§ EXERCISE TASK
Each line from the one containing "const handle = new THREE.Group();" through the one containing "bpy.context.scene.collection.objects.link(empty)" is to be retyped exactly, both end lines included, and all other lines left out.

§ COLLECTED DATA
/---
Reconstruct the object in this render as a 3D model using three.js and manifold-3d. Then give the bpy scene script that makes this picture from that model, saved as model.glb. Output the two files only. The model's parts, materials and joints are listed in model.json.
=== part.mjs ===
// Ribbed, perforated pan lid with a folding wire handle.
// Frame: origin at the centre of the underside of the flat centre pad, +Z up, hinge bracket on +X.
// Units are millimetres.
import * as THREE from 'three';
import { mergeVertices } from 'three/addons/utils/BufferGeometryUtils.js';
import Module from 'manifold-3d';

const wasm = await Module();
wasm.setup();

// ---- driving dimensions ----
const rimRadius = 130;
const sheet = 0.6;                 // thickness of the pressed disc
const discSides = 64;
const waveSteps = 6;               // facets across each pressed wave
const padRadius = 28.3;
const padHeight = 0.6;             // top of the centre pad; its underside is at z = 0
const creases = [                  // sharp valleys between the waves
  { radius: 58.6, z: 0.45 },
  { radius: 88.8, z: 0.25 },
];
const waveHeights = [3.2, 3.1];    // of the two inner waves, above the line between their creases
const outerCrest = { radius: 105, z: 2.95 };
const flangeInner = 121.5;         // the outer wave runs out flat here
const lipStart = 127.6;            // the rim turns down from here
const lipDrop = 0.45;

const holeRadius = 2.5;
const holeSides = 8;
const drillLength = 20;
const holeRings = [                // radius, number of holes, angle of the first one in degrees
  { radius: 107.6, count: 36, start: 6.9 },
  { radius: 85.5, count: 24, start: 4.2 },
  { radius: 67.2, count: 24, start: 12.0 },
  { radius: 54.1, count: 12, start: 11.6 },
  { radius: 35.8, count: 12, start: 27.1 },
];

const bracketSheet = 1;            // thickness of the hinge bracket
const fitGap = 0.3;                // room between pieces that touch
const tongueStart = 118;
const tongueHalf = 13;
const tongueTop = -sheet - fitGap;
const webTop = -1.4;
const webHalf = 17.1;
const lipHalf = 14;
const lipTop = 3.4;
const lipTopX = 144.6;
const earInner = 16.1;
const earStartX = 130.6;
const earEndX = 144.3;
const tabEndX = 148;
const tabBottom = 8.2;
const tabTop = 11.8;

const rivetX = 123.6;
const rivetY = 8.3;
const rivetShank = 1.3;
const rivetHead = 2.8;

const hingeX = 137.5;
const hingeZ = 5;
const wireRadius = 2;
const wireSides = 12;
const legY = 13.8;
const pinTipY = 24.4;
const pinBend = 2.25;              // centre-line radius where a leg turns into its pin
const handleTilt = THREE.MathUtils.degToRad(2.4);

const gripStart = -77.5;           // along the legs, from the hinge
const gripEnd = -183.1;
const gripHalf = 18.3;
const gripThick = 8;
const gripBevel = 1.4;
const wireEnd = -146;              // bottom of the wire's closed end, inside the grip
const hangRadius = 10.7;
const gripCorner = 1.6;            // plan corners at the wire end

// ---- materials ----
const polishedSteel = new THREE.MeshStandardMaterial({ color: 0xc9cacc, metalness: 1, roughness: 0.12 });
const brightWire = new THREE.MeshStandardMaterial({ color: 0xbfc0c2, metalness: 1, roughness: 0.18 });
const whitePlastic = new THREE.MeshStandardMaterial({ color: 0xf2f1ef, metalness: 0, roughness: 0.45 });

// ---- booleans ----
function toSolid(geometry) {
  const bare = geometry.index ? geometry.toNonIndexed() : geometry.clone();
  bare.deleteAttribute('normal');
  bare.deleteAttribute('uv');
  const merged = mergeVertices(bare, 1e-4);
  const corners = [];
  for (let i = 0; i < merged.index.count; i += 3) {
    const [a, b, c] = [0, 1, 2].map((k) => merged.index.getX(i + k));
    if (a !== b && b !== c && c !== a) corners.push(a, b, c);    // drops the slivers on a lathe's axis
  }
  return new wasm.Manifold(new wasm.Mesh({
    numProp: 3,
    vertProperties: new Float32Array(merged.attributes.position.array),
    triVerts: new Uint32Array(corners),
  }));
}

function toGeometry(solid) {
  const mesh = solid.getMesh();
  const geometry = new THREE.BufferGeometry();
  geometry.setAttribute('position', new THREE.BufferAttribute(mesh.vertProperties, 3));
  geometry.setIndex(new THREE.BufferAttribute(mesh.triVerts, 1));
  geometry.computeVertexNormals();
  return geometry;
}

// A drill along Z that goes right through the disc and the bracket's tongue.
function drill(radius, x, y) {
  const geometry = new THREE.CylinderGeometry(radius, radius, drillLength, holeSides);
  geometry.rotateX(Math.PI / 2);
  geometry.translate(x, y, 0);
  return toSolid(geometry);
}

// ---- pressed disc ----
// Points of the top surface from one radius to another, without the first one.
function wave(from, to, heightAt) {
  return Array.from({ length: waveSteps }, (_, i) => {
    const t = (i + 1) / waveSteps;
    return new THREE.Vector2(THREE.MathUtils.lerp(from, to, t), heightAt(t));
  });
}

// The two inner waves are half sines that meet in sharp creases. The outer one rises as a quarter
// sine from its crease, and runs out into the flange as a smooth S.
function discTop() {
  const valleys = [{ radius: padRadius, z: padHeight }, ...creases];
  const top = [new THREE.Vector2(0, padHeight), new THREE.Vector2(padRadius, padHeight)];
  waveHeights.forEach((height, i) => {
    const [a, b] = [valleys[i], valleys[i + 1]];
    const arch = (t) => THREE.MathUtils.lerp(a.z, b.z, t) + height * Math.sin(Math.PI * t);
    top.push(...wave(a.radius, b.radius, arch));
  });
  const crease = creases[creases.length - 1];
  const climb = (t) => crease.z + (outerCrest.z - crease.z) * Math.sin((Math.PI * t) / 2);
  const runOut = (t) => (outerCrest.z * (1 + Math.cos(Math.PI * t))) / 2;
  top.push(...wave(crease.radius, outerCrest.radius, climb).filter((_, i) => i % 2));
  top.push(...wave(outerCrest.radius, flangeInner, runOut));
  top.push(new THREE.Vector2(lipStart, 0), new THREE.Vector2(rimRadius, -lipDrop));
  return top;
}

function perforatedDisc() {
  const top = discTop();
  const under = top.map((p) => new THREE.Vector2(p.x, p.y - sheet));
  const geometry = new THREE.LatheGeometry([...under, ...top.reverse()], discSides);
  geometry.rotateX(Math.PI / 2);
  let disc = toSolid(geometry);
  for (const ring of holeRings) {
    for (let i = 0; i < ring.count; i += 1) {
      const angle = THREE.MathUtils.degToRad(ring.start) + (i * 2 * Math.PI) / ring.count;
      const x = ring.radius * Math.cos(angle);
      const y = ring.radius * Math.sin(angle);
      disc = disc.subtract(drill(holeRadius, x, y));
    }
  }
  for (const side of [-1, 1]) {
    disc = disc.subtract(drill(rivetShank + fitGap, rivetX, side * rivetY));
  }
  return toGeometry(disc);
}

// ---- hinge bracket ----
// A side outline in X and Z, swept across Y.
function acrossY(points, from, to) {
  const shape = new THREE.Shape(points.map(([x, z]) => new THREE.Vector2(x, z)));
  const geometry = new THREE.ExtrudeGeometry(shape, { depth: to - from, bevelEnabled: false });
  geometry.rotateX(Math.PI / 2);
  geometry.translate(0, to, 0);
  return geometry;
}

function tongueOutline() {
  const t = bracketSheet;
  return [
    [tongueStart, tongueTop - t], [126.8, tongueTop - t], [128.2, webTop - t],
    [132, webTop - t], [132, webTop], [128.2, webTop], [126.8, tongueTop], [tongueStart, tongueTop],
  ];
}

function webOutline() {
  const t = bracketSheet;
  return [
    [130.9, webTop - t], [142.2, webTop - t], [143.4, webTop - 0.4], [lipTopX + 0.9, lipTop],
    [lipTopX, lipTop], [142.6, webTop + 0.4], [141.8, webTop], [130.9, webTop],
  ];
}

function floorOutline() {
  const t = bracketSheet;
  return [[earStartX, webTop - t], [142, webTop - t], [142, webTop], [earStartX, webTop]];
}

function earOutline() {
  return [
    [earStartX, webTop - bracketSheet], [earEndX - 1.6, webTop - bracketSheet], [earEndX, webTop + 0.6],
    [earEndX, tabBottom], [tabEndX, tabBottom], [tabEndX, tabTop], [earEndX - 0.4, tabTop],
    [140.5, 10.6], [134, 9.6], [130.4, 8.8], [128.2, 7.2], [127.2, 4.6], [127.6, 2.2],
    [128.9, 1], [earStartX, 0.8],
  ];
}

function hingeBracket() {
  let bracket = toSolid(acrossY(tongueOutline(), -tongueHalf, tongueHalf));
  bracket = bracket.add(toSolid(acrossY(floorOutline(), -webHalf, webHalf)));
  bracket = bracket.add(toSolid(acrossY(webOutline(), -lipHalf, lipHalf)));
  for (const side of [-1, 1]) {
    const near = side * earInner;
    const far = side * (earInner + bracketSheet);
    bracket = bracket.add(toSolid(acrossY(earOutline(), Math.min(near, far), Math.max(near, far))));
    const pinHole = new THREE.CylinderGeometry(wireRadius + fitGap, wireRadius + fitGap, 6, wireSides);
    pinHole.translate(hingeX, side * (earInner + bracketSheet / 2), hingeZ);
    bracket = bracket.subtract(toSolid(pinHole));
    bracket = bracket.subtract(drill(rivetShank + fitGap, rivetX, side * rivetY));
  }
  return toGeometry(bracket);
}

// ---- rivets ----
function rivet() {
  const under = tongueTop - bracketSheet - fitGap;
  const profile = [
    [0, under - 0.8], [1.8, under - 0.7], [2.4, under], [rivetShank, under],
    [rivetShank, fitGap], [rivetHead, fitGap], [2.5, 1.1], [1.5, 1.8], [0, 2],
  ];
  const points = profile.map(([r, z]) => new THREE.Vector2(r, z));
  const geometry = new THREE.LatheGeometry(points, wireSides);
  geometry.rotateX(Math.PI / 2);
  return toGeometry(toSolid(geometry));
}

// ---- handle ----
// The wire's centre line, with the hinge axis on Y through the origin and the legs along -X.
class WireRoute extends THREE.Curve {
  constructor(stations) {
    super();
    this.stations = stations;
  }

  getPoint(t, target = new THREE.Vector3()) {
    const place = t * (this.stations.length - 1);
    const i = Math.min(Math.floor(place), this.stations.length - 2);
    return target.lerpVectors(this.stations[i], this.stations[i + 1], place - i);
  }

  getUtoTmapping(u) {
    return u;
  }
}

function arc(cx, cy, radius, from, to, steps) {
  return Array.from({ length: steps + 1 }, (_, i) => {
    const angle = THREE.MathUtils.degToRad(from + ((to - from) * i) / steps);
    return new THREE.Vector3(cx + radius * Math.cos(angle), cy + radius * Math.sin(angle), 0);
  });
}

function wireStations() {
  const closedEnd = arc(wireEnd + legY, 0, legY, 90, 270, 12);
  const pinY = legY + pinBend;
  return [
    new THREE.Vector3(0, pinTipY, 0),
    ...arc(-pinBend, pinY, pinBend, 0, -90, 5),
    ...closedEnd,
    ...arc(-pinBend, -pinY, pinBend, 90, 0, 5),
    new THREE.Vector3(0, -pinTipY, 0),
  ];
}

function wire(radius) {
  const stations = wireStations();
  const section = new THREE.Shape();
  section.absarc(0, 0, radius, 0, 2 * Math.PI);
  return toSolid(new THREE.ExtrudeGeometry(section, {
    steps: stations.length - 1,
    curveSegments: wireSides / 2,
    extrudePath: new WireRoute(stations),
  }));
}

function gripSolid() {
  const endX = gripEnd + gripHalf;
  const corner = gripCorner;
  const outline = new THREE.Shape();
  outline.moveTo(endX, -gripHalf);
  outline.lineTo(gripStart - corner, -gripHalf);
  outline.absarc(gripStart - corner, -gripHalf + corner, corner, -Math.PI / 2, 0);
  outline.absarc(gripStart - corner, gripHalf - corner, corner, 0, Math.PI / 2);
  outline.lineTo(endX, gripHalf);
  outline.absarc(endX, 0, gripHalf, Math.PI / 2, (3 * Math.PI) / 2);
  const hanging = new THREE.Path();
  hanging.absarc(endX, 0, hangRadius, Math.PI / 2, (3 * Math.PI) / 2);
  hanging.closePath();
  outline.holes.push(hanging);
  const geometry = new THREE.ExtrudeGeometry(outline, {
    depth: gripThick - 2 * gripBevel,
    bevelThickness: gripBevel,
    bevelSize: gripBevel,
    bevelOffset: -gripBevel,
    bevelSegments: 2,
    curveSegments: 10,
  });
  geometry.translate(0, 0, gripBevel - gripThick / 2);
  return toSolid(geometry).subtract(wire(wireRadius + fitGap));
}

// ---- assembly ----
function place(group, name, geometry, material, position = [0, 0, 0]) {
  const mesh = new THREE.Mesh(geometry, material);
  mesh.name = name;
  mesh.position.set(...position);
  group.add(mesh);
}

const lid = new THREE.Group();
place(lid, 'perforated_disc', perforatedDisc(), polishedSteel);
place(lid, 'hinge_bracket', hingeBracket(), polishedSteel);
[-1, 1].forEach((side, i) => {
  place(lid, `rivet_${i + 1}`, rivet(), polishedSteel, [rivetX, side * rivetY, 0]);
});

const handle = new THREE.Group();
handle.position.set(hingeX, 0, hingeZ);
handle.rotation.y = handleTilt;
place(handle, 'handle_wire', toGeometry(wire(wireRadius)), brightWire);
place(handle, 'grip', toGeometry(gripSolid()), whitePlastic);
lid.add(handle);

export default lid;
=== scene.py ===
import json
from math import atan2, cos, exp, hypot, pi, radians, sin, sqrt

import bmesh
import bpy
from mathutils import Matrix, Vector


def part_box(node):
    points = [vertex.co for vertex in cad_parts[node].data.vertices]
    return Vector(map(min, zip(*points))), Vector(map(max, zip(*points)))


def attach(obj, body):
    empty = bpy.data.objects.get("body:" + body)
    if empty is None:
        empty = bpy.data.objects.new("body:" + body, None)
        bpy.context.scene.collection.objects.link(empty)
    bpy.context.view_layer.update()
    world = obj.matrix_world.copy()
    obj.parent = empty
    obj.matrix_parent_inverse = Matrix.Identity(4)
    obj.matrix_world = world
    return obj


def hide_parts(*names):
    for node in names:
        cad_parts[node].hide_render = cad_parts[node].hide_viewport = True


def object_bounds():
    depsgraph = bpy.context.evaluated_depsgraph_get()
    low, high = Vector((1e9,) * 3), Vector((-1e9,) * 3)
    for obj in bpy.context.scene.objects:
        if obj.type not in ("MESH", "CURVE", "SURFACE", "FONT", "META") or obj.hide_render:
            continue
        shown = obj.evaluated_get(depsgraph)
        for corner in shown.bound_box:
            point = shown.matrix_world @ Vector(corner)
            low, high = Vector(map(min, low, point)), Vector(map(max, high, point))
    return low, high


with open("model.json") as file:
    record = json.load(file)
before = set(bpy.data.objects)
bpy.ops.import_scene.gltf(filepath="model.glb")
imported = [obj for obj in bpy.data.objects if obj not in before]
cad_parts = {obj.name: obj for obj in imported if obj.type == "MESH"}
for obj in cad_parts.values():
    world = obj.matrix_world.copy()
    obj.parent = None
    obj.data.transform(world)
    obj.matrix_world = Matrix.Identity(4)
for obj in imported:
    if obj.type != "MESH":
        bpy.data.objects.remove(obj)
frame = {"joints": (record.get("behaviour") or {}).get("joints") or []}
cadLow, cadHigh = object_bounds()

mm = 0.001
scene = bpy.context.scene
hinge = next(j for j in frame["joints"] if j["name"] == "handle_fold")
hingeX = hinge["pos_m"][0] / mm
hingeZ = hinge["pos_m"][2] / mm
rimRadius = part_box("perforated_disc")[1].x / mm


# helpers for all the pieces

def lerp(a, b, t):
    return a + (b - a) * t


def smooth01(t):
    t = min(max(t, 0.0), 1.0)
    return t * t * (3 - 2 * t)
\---
§ THE ANSWER
const handle = new THREE.Group();
handle.position.set(hingeX, 0, hingeZ);
handle.rotation.y = handleTilt;
place(handle, 'handle_wire', toGeometry(wire(wireRadius)), brightWire);
place(handle, 'grip', toGeometry(gripSolid()), whitePlastic);
lid.add(handle);

export default lid;
=== scene.py ===
import json
from math import atan2, cos, exp, hypot, pi, radians, sin, sqrt

import bmesh
import bpy
from mathutils import Matrix, Vector


def part_box(node):
    points = [vertex.co for vertex in cad_parts[node].data.vertices]
    return Vector(map(min, zip(*points))), Vector(map(max, zip(*points)))


def attach(obj, body):
    empty = bpy.data.objects.get("body:" + body)
    if empty is None:
        empty = bpy.data.objects.new("body:" + body, None)
        bpy.context.scene.collection.objects.link(empty)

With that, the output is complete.